Using the data below, output the first line and every line after it up to and including the line containing "material with its", exactly as written and with nothing added.

Supplied material
● ● ● ● ● ● ●

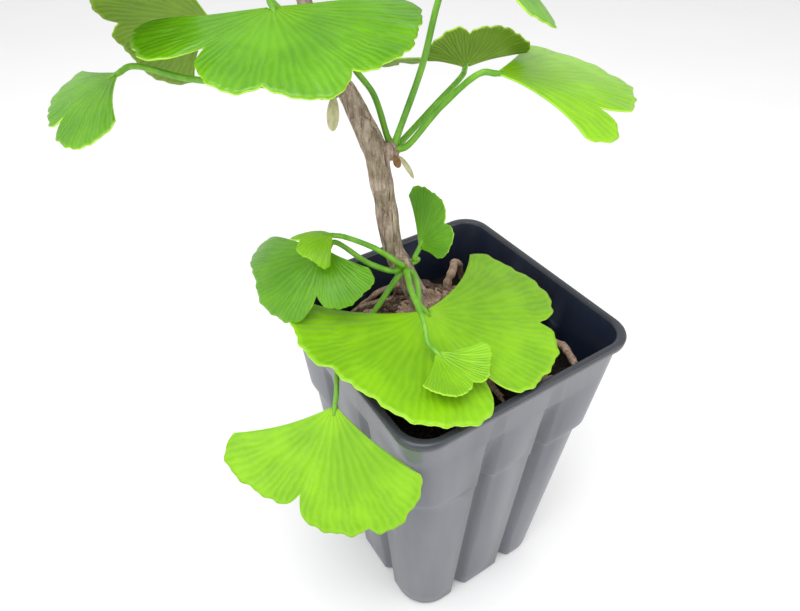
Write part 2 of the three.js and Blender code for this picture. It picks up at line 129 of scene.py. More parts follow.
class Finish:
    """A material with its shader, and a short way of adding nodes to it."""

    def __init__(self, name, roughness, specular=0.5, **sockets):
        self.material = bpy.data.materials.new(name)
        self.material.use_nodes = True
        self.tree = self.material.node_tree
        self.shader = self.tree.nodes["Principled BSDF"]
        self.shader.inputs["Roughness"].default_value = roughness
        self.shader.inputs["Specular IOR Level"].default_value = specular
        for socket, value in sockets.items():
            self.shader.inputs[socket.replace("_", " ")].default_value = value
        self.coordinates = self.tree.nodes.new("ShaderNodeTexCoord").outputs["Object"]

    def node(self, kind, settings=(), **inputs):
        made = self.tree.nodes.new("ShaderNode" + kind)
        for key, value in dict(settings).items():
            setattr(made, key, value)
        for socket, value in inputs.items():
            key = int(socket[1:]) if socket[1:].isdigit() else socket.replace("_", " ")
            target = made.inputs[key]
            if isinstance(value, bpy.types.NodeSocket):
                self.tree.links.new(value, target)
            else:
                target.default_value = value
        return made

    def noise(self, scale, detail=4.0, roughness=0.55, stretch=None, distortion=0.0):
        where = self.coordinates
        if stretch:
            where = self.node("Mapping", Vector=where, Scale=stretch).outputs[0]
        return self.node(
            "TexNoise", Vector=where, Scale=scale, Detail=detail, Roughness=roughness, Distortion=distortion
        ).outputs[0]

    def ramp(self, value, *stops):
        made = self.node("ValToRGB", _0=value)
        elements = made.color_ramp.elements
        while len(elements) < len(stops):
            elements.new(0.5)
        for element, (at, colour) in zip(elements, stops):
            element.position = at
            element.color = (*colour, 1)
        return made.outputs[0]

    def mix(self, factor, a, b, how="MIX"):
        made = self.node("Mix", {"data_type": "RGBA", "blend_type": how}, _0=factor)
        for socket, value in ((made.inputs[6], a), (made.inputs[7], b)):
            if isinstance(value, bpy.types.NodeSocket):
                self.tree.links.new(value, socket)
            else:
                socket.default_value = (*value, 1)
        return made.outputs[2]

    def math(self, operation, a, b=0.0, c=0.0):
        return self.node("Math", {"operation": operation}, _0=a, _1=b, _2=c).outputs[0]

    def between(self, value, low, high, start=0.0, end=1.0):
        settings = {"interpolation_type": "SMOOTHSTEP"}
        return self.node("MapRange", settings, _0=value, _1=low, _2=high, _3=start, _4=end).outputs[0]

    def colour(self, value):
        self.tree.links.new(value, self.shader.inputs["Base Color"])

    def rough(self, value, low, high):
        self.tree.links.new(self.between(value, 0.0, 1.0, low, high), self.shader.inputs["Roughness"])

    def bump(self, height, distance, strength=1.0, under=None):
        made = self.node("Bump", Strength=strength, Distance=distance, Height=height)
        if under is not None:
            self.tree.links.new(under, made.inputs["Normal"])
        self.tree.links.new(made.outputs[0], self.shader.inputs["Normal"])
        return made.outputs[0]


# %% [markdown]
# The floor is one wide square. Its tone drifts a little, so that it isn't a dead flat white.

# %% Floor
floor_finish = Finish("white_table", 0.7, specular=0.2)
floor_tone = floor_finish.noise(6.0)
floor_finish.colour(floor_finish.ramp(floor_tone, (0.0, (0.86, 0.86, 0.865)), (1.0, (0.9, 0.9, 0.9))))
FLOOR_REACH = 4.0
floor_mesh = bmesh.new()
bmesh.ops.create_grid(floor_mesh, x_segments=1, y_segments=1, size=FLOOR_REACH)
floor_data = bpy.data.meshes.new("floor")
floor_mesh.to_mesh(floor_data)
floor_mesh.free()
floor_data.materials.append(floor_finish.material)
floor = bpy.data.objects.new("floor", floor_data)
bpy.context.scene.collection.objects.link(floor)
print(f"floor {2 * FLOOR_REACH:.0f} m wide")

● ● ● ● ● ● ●

Complete response
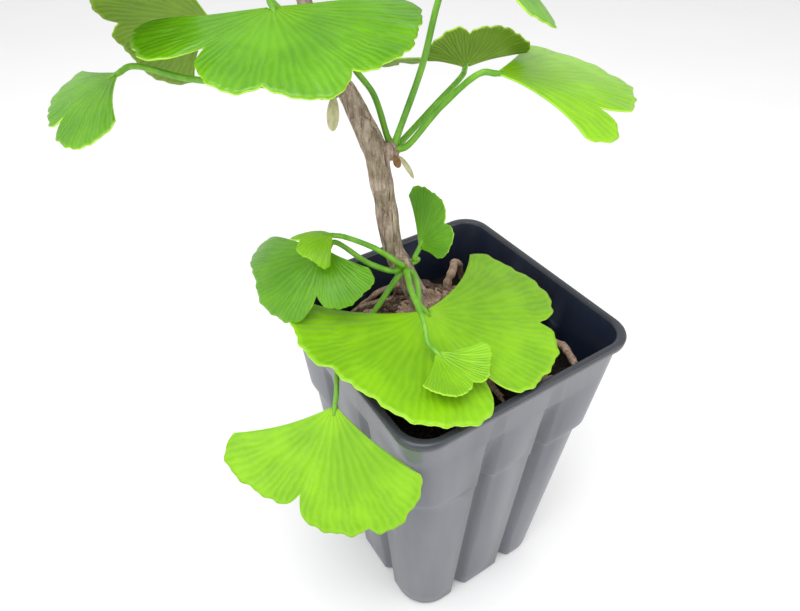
Write part 2 of the three.js and Blender code for this picture. It picks up at line 129 of scene.py. More parts follow.
class Finish:
    """A material with its shader, and a short way of adding nodes to it."""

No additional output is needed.